Do this: From the entries that follow, gather each line holding the word "caption".
===== Data extract
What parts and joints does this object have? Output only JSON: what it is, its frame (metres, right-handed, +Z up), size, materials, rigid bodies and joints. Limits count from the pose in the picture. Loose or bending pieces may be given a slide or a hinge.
==========
===== Data extract
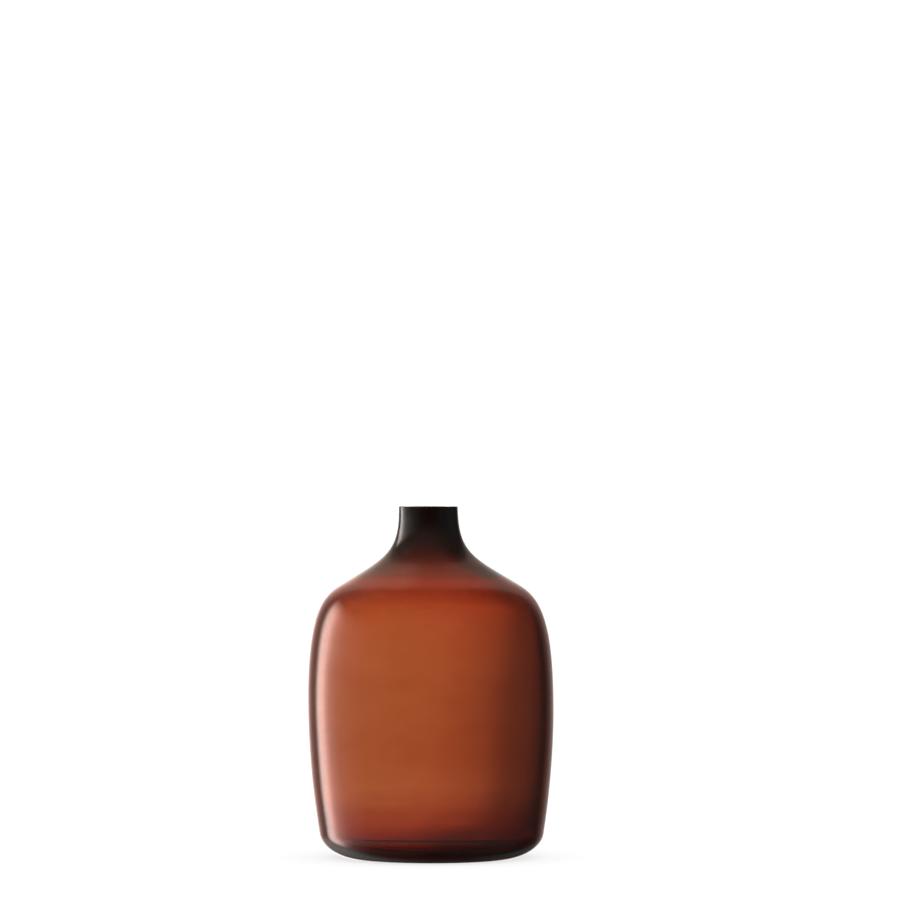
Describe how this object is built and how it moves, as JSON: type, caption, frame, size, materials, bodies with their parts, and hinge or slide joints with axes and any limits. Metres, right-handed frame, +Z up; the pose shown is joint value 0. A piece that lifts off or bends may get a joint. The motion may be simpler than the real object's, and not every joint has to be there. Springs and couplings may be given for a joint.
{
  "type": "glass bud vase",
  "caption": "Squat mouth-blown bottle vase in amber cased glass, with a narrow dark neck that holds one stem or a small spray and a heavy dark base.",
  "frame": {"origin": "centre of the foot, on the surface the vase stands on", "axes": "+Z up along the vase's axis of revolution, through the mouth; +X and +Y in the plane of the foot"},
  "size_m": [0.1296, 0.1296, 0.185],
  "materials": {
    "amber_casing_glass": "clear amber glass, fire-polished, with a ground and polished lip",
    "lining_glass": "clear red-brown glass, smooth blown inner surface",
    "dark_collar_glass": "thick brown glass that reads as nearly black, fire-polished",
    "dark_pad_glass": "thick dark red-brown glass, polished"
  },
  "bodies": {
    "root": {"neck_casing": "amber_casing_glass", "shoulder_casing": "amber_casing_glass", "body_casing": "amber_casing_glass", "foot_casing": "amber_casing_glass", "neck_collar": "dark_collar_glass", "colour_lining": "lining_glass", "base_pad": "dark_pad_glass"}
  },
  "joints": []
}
==========
Task answer:
Describe how this object is built and how it moves, as JSON: type, caption, frame, size, materials, bodies with their parts, and hinge or slide joints with axes and any limits. Metres, right-handed frame, +Z up; the pose shown is joint value 0. A piece that lifts off or bends may get a joint. The motion may be simpler than the real object's, and not every joint has to be there. Springs and couplings may be given for a joint.
  "caption": "Squat mouth-blown bottle vase in amber cased glass, with a narrow dark neck that holds one stem or a small spray and a heavy dark base.",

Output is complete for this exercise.